Start at the line containing "it about the" and stop at the line containing "obj.parent = None"; copy those lines exactly, both ends included, and no others.

RECORDS TO PROCESS:
■ ■ ■ ■ ■
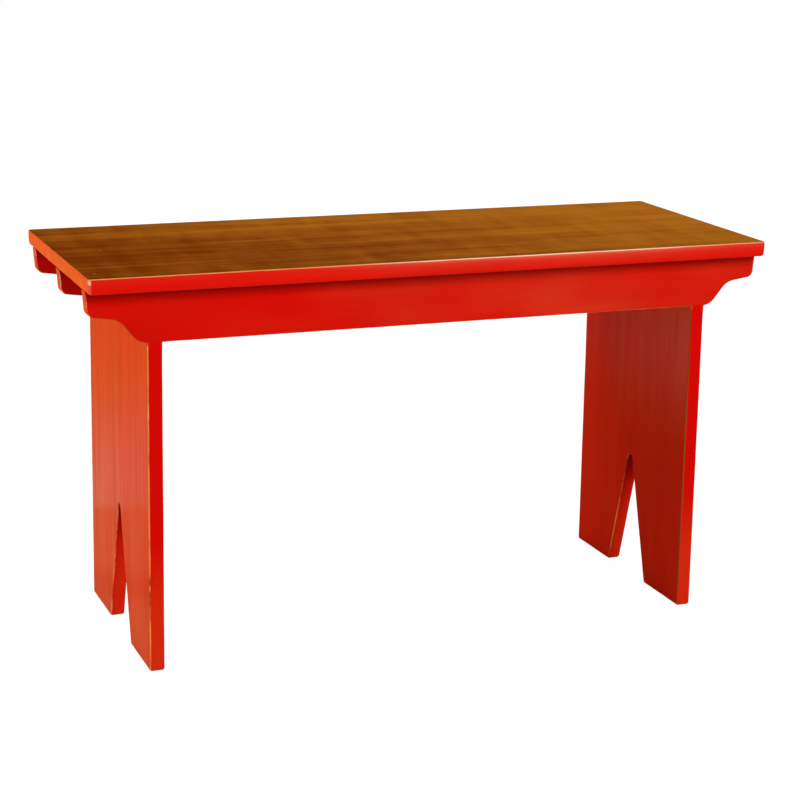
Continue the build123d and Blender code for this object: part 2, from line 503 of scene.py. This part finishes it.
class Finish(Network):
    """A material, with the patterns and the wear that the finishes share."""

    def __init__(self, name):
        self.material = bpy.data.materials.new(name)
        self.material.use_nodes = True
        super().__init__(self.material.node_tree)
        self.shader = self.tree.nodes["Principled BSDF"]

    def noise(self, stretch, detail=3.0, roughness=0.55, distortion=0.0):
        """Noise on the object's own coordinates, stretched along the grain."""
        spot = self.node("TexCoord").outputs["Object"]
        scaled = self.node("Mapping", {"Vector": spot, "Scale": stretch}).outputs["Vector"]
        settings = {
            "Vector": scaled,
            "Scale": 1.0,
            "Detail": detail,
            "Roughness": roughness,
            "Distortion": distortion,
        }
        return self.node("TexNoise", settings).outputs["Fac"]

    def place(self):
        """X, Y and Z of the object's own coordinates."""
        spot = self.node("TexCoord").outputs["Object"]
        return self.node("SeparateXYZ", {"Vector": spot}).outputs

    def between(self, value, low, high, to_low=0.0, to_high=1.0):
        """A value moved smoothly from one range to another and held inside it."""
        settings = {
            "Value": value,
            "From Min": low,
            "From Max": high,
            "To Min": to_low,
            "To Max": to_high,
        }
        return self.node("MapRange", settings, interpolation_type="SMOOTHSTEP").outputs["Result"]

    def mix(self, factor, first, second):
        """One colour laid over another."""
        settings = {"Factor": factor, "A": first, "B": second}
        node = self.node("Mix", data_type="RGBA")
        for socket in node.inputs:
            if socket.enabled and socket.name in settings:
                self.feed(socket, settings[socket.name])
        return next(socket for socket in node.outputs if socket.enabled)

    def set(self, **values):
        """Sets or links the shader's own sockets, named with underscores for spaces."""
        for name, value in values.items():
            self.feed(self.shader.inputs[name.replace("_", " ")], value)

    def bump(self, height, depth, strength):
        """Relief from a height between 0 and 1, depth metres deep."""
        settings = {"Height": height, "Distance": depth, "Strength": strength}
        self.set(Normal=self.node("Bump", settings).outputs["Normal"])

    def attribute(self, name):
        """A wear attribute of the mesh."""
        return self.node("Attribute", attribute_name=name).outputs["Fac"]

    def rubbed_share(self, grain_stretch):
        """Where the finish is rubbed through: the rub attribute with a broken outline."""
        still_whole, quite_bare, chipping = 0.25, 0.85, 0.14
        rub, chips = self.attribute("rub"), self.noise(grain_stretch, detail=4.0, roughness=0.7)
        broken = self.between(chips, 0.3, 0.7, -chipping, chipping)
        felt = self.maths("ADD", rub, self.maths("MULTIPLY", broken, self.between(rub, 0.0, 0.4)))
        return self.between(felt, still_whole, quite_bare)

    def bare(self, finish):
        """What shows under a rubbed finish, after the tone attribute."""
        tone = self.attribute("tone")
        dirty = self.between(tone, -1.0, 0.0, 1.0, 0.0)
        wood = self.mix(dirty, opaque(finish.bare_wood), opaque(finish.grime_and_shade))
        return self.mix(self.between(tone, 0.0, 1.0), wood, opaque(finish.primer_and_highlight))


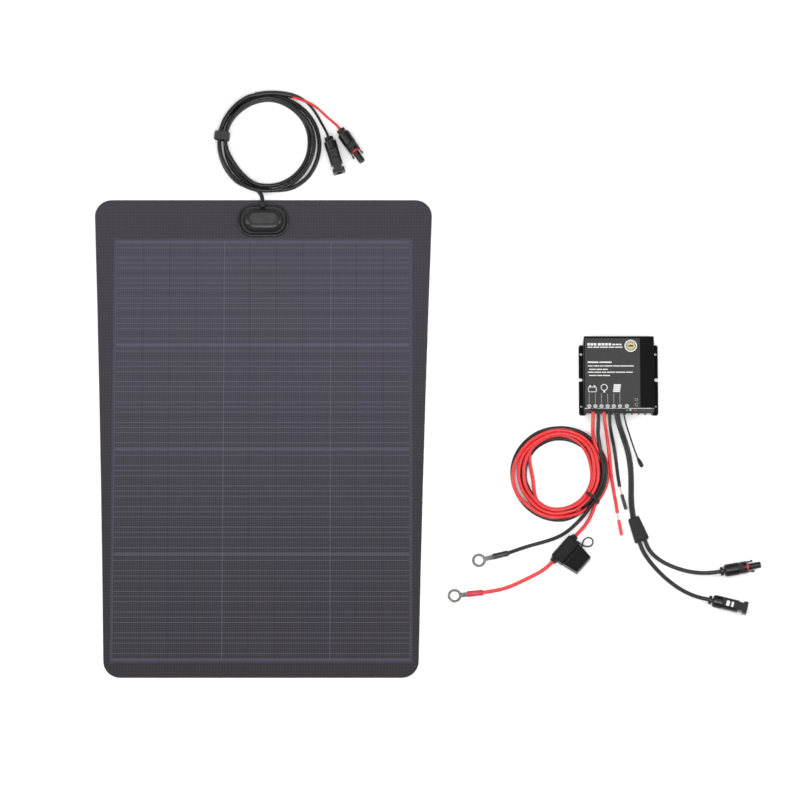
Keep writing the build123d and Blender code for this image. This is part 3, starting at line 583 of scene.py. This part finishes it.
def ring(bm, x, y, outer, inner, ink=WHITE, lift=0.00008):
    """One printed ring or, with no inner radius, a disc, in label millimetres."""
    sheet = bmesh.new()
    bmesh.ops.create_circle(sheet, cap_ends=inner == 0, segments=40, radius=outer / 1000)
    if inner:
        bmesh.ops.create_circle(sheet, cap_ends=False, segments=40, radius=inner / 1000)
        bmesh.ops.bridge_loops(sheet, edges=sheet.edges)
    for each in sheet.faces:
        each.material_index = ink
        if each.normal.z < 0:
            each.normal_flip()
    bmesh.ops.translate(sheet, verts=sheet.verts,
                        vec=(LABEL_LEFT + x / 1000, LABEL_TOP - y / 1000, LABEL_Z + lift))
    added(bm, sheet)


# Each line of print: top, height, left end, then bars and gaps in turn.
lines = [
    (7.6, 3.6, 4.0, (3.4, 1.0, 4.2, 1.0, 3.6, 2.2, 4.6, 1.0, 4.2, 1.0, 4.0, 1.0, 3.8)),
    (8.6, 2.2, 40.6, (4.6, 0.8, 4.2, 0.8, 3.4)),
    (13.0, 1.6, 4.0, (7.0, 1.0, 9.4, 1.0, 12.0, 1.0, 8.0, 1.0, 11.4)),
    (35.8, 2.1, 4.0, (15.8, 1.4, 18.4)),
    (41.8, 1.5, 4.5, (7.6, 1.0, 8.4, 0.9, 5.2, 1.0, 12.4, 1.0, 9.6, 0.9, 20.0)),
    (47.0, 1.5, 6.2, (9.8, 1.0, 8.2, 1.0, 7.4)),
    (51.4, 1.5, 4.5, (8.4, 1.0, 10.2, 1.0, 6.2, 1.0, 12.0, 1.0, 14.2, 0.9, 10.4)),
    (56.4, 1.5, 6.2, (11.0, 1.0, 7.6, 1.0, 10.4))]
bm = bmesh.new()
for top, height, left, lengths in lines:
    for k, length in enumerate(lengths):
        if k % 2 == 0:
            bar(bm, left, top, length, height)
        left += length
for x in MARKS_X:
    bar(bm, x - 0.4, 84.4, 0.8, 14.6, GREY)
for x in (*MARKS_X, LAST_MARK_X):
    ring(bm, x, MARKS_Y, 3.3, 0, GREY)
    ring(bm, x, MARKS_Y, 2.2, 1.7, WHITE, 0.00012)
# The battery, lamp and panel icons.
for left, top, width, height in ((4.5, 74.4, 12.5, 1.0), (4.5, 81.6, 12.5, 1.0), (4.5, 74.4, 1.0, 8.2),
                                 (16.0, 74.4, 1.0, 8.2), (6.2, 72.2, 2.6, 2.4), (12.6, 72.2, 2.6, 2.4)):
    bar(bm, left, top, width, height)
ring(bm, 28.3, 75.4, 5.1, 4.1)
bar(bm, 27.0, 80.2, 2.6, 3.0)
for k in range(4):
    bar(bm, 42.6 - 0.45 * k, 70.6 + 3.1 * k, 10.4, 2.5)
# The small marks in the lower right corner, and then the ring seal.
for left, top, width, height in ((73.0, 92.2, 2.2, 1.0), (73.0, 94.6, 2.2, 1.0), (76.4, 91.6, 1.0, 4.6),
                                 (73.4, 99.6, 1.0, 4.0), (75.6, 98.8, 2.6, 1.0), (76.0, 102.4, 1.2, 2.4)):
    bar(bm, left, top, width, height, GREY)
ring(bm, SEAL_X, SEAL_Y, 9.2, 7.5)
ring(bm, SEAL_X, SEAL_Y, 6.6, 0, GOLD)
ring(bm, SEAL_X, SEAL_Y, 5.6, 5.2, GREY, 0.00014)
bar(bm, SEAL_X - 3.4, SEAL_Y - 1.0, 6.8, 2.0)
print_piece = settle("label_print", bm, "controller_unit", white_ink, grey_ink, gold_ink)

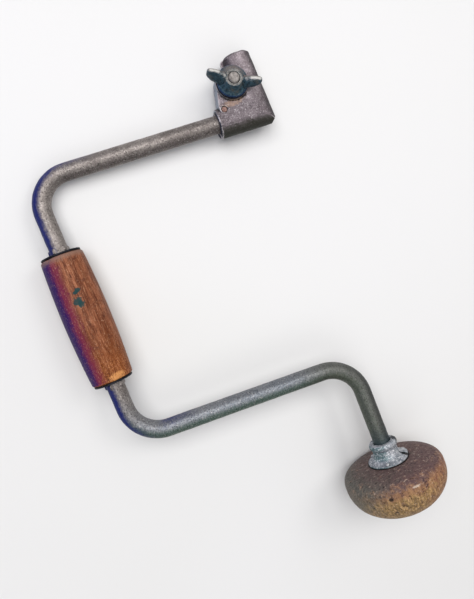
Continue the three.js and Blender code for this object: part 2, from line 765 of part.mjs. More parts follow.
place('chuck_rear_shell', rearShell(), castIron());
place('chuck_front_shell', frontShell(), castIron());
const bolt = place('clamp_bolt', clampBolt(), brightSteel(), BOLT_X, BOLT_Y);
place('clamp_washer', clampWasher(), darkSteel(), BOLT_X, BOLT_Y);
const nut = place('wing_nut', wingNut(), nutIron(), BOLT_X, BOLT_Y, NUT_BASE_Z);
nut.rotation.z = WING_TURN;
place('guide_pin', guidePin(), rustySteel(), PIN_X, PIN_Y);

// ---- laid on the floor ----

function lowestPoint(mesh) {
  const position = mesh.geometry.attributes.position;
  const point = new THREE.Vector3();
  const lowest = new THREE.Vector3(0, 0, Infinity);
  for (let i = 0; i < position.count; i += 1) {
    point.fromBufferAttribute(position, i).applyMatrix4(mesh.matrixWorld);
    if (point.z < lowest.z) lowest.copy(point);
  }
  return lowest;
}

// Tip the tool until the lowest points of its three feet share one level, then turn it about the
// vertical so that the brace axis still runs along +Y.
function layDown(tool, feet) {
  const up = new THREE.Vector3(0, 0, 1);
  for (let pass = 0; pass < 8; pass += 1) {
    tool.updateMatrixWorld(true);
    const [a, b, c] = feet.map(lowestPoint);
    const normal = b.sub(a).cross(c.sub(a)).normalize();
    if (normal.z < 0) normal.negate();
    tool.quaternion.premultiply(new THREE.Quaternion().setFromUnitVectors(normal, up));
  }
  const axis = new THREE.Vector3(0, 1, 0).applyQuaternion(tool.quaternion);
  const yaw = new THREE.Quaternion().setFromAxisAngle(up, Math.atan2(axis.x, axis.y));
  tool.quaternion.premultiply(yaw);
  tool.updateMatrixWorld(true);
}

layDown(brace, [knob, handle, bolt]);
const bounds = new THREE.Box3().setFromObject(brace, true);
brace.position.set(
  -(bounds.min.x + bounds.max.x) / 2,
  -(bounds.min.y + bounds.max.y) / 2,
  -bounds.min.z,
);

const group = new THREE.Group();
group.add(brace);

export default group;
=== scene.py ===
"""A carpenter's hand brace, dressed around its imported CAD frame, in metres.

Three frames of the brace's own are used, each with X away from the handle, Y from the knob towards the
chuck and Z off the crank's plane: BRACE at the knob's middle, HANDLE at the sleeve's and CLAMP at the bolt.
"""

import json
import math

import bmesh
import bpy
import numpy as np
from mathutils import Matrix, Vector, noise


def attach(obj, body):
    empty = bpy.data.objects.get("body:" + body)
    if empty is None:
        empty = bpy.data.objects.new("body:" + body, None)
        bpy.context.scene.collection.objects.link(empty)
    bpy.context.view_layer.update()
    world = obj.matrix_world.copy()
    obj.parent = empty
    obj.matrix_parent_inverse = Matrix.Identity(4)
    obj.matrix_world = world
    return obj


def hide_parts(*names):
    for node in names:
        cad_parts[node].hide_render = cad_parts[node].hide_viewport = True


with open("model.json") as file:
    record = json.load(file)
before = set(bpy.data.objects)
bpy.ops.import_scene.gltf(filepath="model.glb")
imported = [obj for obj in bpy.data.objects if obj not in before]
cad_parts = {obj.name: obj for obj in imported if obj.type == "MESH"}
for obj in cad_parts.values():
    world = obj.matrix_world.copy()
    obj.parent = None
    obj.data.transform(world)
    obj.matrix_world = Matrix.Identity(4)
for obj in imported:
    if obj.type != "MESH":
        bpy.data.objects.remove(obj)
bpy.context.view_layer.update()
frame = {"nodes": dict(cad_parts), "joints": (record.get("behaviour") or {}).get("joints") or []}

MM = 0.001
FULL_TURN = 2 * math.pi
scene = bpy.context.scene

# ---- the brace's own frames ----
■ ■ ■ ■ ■
FINISHED TASK:
// Tip the tool until the lowest points of its three feet share one level, then turn it about the
// vertical so that the brace axis still runs along +Y.
function layDown(tool, feet) {
  const up = new THREE.Vector3(0, 0, 1);
  for (let pass = 0; pass < 8; pass += 1) {
    tool.updateMatrixWorld(true);
    const [a, b, c] = feet.map(lowestPoint);
    const normal = b.sub(a).cross(c.sub(a)).normalize();
    if (normal.z < 0) normal.negate();
    tool.quaternion.premultiply(new THREE.Quaternion().setFromUnitVectors(normal, up));
  }
  const axis = new THREE.Vector3(0, 1, 0).applyQuaternion(tool.quaternion);
  const yaw = new THREE.Quaternion().setFromAxisAngle(up, Math.atan2(axis.x, axis.y));
  tool.quaternion.premultiply(yaw);
  tool.updateMatrixWorld(true);
}

layDown(brace, [knob, handle, bolt]);
const bounds = new THREE.Box3().setFromObject(brace, true);
brace.position.set(
  -(bounds.min.x + bounds.max.x) / 2,
  -(bounds.min.y + bounds.max.y) / 2,
  -bounds.min.z,
);

const group = new THREE.Group();
group.add(brace);

export default group;
=== scene.py ===
"""A carpenter's hand brace, dressed around its imported CAD frame, in metres.

Three frames of the brace's own are used, each with X away from the handle, Y from the knob towards the
chuck and Z off the crank's plane: BRACE at the knob's middle, HANDLE at the sleeve's and CLAMP at the bolt.
"""

import json
import math

import bmesh
import bpy
import numpy as np
from mathutils import Matrix, Vector, noise


def attach(obj, body):
    empty = bpy.data.objects.get("body:" + body)
    if empty is None:
        empty = bpy.data.objects.new("body:" + body, None)
        bpy.context.scene.collection.objects.link(empty)
    bpy.context.view_layer.update()
    world = obj.matrix_world.copy()
    obj.parent = empty
    obj.matrix_parent_inverse = Matrix.Identity(4)
    obj.matrix_world = world
    return obj


def hide_parts(*names):
    for node in names:
        cad_parts[node].hide_render = cad_parts[node].hide_viewport = True


with open("model.json") as file:
    record = json.load(file)
before = set(bpy.data.objects)
bpy.ops.import_scene.gltf(filepath="model.glb")
imported = [obj for obj in bpy.data.objects if obj not in before]
cad_parts = {obj.name: obj for obj in imported if obj.type == "MESH"}
for obj in cad_parts.values():
    world = obj.matrix_world.copy()
    obj.parent = None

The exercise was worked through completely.